Investigate the suspicious activity to determine whether it is likely to be related to money laundering, terrorist financing, or other financial crimes.
File a Suspicious Activity Report (SAR) with the appropriate authorities including all relevant information about the suspicious activity, such as the customer’s name, account number, and the suspicious activity itself.
Keep a copy of the Suspicious Activity Report (SAR) for a certain period of time, typically five years in case they might be acted upon or referenced.
Payment service providers can file SARs electronically or by paper. The preferred method of filing SARs is electronically. Most countries have a financial intelligence unit (FIU) that is responsible for receiving and analysing SARs. Payment service providers can find information on how to file SARs on the country’s designated FIU’s website.
It is also important to note that Payment service providers are not required to prove that a crime has occurred before filing a SAR. If a PSP has a reasonable suspicion of money laundering, terrorist financing, or other financial crimes, they are required to file a SAR.

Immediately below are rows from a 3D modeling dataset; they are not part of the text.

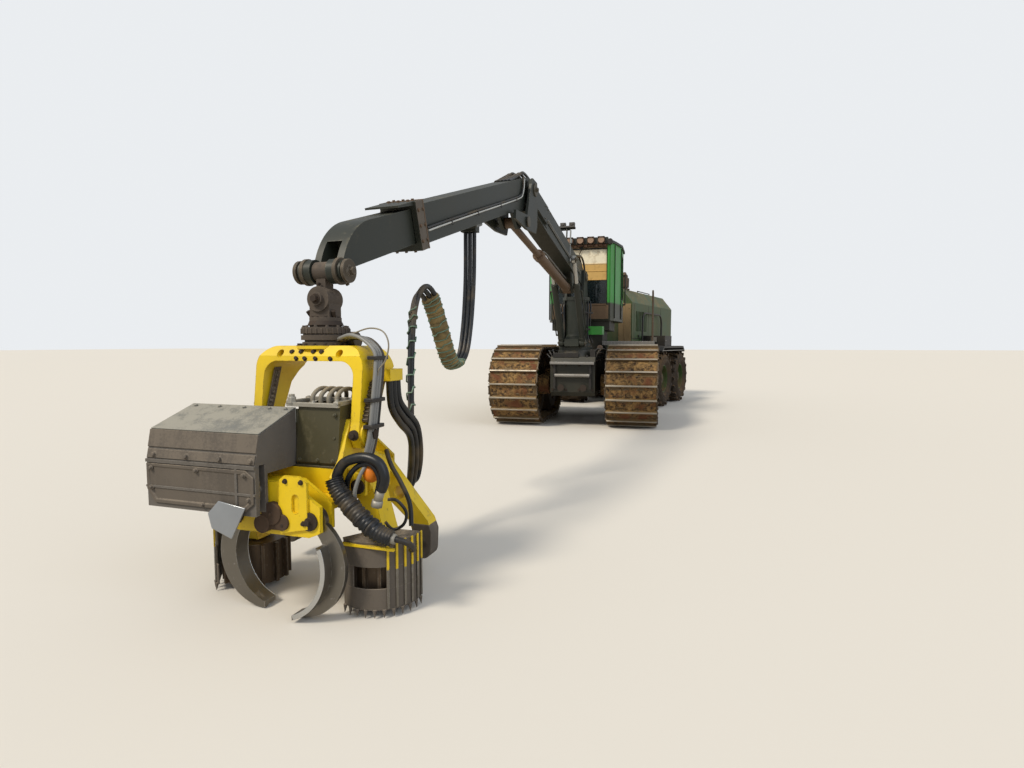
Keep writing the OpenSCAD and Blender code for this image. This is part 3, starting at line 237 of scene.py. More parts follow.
def skin(tree, tone, rough, more=None):
    """Ends a material in one skin, with a colour and a roughness."""
    made = add(tree, "BsdfPrincipled", {"Base Color": tone, "Roughness": rough, **(more or {})})
    add(tree, "OutputMaterial", {"Surface": made.outputs[0]})


# Black wire-braid hose: matt synthetic rubber, brown dust in patches; the faint blue in its black is a
# painted sheen.
hose_rubber, t = blank_material("hydraulic hose rubber")
place = add(t, "TexCoord").outputs["Object"]
dust_share = spread(t, noise(t, place, 3.5, 6.0, 0.6), 0.48, 0.75, 0, 0.65)
weave = add(t, "Bump", {"Height": noise(t, place, 450.0), "Strength": 0.25, "Distance": 0.001})
skin(t, mixed(t, dust_share, "#171b20", "#7d6c50"), spread(t, dust_share, 0, 1, 0.36, 0.9),
     {"Normal": weave.outputs["Normal"]})

# Guard spiral: tough moulded polyethylene, grey-green, scuffed dull.
spiral_plastic, t = blank_material("guard spiral plastic")
scuffs = noise(t, add(t, "TexCoord").outputs["Object"], 18.0, 5.0)
skin(t, mixed(t, scuffs, "#2c5a4c", "#8fa68f"), 0.42)

# Canvas sleeve: coarse tan cloth, dirty and matt.
sleeve_canvas, t = blank_material("tan canvas sleeve")
stains = noise(t, add(t, "TexCoord").outputs["Object"], 9.0, 7.0, 0.65)
skin(t, mixed(t, spread(t, stains, 0.35, 0.7), "#a08a5e", "#4b4630"), 0.95)

for name, side in (("hose_left", 1), ("hose_middle", 0), ("hose_right", -1)):
    marks = [on_crane @ (p + side * hose_pitch * hose_frame(i)[1]) for i, p in enumerate(hose_route)]
    line = smooth_line(marks, 6)
    hose = tube("free_" + name, line, hose_width, hose_rubber)
    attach(hose, "jib")
    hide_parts(name)


def bundle_point(share, turn, wide, thick):
    """A point on the flat oval round the three hoses, at a share of their way."""
    at = share * last_point
    i = min(int(at), last_point - 1)
    k = at - i
    middle = smooth_line([hose_route[max(i - 1, 0)], hose_route[i], hose_route[i + 1],
                          hose_route[min(i + 2, last_point)]], 8)[8 + round(8 * k)]
    across = hose_frame(i)[1].lerp(hose_frame(i + 1)[1], k).normalized()
    deep = hose_frame(i)[2].lerp(hose_frame(i + 1)[2], k).normalized()
    return on_crane @ (middle + wide * cos(turn) * across + thick * sin(turn) * deep)


# Every shape is made in turn: this one is worked on until it is handed over.
shape = bmesh.new()


def hand_over(name, at, material):
    """The finished shape as a smooth object, moved into place; the next shape is started."""
    global shape
    bmesh.ops.recalc_face_normals(shape, faces=shape.faces)
    shape.transform(at)
    mesh = bpy.data.meshes.new(name)
    shape.to_mesh(mesh)
    shape.free()
    shape = bmesh.new()
    mesh.shade_smooth()
    return to_scene(name, mesh, material)


guards = []
spiral_wide, spiral_thick, spiral_wire, turn_steps = 0.078, 0.032, 0.012, 16
for name, start, stop, turns in (("loop_spiral", 0.2, 0.41, 17), ("drop_spiral", 0.55, 0.66, 8)):
    steps = turns * turn_steps
    line = [bundle_point(start + (stop - start) * k / steps, 2 * pi * turns * k / steps, spiral_wide,
                         spiral_thick) for k in range(steps + 1)]
    guards.append(tube(name, line, spiral_wire, spiral_plastic, 1))
    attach(guards[-1], "jib")

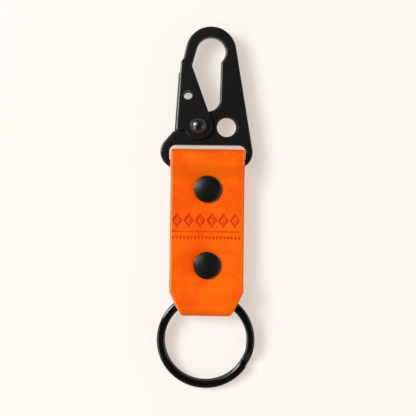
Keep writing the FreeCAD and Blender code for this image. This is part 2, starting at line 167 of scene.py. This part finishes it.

Now that we have checked out the various parts of AML compliance for payment service providers, let us not forget that the battle to keep money launderers and criminals out of the financial system does not just end with putting these things in place. Their efforts should be continuous while keeping in mind the need to:
Tailor their AML compliance procedures to the risk profile of each customer.
Keep up with the latest regulations by regularly reviewing their AML compliance procedures to be up-to-date.
Train staff on AML compliance procedures so that they can identify and report suspicious activity.
Use technology to automate AML compliance tasks to improve the efficiency and effectiveness of the compliance process.
By following these steps, payment service providers can conduct effective AML compliance and reduce the risk of being used to facilitate money laundering and other financial crimes.